### EXERCISE REQUIREMENTS:
Each line from the one containing "Turn this picture" through the one containing "ARCH_POWER = 2.3" is to be retyped exactly, both end lines included, and all other lines left out.
↓↓↓
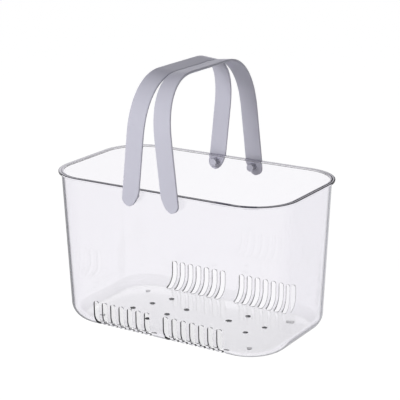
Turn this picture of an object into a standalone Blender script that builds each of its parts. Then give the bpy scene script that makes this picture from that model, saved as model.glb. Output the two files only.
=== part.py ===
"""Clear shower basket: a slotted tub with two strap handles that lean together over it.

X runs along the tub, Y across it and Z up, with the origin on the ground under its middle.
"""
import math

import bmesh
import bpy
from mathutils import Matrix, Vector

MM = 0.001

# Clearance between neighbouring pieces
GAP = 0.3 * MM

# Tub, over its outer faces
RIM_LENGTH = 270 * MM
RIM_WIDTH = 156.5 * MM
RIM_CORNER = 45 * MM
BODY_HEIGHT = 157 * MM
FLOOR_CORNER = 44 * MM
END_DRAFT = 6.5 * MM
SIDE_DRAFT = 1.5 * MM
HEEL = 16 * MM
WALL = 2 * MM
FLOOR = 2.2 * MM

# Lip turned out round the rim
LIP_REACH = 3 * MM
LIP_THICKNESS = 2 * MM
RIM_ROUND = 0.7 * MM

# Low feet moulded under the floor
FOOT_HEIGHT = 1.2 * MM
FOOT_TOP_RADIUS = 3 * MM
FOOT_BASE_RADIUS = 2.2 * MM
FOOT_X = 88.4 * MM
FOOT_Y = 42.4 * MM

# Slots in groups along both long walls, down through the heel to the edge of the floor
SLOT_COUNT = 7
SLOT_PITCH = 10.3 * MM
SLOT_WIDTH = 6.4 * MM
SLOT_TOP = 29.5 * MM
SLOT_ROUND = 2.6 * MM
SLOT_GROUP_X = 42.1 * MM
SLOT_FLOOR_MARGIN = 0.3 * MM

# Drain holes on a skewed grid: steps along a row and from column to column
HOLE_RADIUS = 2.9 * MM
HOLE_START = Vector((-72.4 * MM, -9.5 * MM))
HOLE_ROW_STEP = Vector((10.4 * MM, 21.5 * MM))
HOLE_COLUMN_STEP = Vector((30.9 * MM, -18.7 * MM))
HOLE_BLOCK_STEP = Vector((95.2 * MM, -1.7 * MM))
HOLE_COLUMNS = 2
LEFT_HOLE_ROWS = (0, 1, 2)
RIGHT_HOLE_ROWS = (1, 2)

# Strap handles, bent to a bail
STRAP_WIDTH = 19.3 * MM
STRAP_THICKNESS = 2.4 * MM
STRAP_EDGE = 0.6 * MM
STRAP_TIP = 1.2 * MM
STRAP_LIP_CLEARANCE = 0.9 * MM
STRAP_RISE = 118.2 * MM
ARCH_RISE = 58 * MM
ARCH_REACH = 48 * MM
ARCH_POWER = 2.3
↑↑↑
↓↓↓
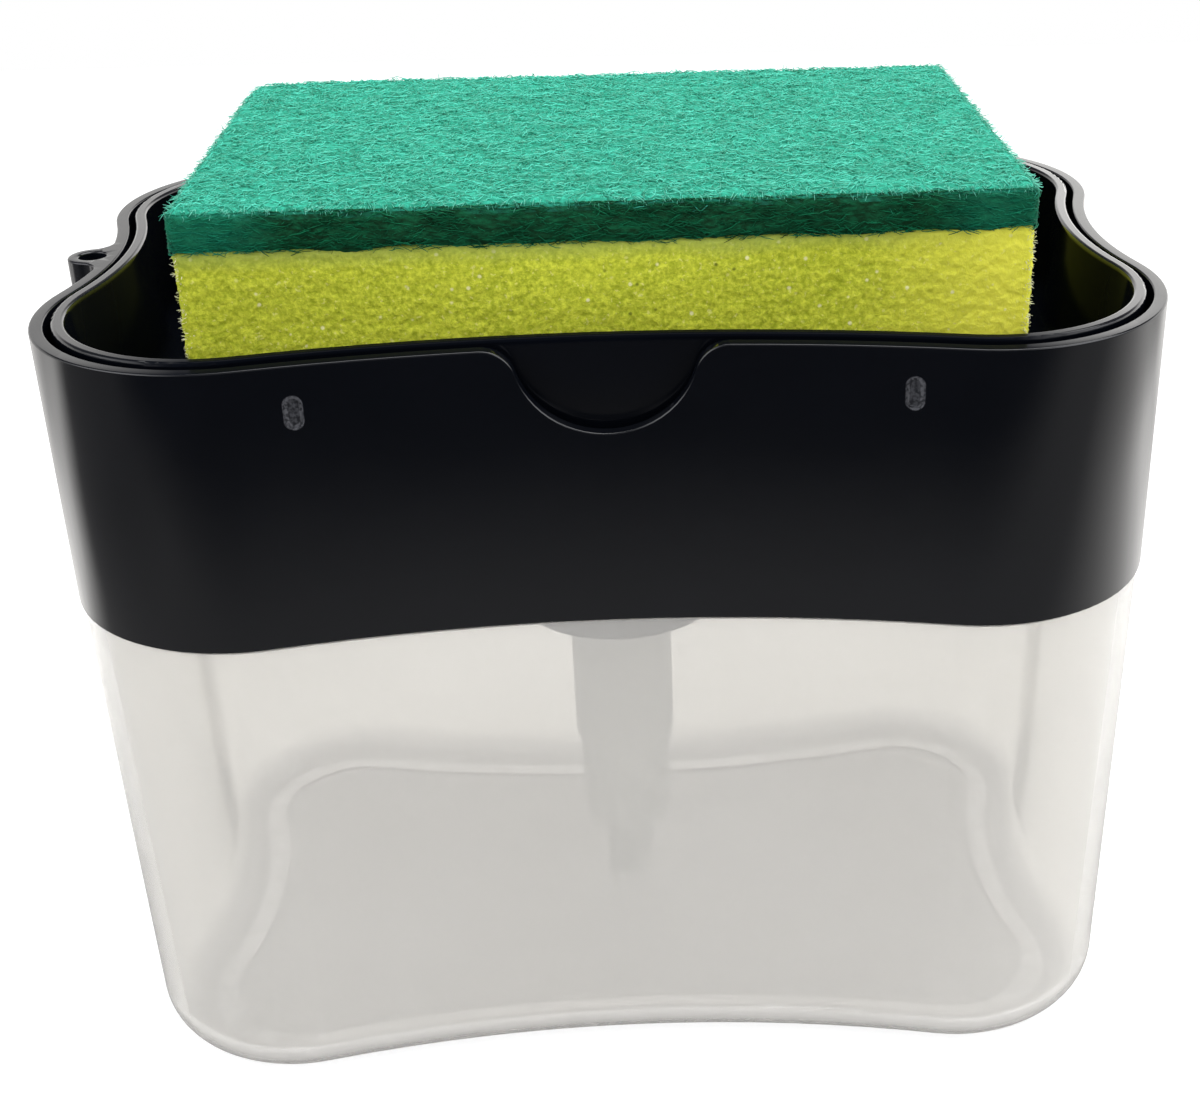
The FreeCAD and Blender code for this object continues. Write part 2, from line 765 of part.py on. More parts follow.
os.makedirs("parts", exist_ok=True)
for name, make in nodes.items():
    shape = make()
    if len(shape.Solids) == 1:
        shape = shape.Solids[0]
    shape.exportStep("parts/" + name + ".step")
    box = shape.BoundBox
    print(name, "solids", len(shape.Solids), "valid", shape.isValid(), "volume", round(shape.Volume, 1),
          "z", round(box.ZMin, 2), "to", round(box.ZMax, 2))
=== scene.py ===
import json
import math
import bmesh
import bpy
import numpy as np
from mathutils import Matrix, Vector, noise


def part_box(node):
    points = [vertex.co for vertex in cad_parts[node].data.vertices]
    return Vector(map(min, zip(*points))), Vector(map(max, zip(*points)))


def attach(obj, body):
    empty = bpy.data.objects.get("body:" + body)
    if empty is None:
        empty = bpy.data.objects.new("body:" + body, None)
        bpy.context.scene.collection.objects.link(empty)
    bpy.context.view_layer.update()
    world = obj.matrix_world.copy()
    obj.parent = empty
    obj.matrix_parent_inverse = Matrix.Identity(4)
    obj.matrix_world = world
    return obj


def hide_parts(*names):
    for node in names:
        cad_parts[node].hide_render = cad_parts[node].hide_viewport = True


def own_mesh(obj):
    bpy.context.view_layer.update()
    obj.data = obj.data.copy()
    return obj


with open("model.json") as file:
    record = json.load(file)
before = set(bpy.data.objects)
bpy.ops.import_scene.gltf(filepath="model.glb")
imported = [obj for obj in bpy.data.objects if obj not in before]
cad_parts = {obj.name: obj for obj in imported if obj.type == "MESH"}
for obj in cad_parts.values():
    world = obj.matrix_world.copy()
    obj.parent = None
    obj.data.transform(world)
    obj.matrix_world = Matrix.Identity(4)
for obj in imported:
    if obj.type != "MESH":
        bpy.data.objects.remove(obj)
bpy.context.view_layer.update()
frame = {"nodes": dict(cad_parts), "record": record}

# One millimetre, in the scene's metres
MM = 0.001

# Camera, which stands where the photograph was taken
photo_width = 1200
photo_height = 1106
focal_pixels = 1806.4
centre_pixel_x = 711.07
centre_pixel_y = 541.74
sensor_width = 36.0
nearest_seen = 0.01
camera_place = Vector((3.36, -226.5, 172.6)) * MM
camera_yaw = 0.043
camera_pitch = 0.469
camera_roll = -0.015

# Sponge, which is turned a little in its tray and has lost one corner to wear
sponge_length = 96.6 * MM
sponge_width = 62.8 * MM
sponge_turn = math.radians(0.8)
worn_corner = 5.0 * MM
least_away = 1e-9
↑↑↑
### ANSWER TO THIS PROBLEM:
Turn this picture of an object into a standalone Blender script that builds each of its parts. Then give the bpy scene script that makes this picture from that model, saved as model.glb. Output the two files only.
=== part.py ===
"""Clear shower basket: a slotted tub with two strap handles that lean together over it.

X runs along the tub, Y across it and Z up, with the origin on the ground under its middle.
"""
import math

import bmesh
import bpy
from mathutils import Matrix, Vector

MM = 0.001

# Clearance between neighbouring pieces
GAP = 0.3 * MM

# Tub, over its outer faces
RIM_LENGTH = 270 * MM
RIM_WIDTH = 156.5 * MM
RIM_CORNER = 45 * MM
BODY_HEIGHT = 157 * MM
FLOOR_CORNER = 44 * MM
END_DRAFT = 6.5 * MM
SIDE_DRAFT = 1.5 * MM
HEEL = 16 * MM
WALL = 2 * MM
FLOOR = 2.2 * MM

# Lip turned out round the rim
LIP_REACH = 3 * MM
LIP_THICKNESS = 2 * MM
RIM_ROUND = 0.7 * MM

# Low feet moulded under the floor
FOOT_HEIGHT = 1.2 * MM
FOOT_TOP_RADIUS = 3 * MM
FOOT_BASE_RADIUS = 2.2 * MM
FOOT_X = 88.4 * MM
FOOT_Y = 42.4 * MM

# Slots in groups along both long walls, down through the heel to the edge of the floor
SLOT_COUNT = 7
SLOT_PITCH = 10.3 * MM
SLOT_WIDTH = 6.4 * MM
SLOT_TOP = 29.5 * MM
SLOT_ROUND = 2.6 * MM
SLOT_GROUP_X = 42.1 * MM
SLOT_FLOOR_MARGIN = 0.3 * MM

# Drain holes on a skewed grid: steps along a row and from column to column
HOLE_RADIUS = 2.9 * MM
HOLE_START = Vector((-72.4 * MM, -9.5 * MM))
HOLE_ROW_STEP = Vector((10.4 * MM, 21.5 * MM))
HOLE_COLUMN_STEP = Vector((30.9 * MM, -18.7 * MM))
HOLE_BLOCK_STEP = Vector((95.2 * MM, -1.7 * MM))
HOLE_COLUMNS = 2
LEFT_HOLE_ROWS = (0, 1, 2)
RIGHT_HOLE_ROWS = (1, 2)

# Strap handles, bent to a bail
STRAP_WIDTH = 19.3 * MM
STRAP_THICKNESS = 2.4 * MM
STRAP_EDGE = 0.6 * MM
STRAP_TIP = 1.2 * MM
STRAP_LIP_CLEARANCE = 0.9 * MM
STRAP_RISE = 118.2 * MM
ARCH_RISE = 58 * MM
ARCH_REACH = 48 * MM
ARCH_POWER = 2.3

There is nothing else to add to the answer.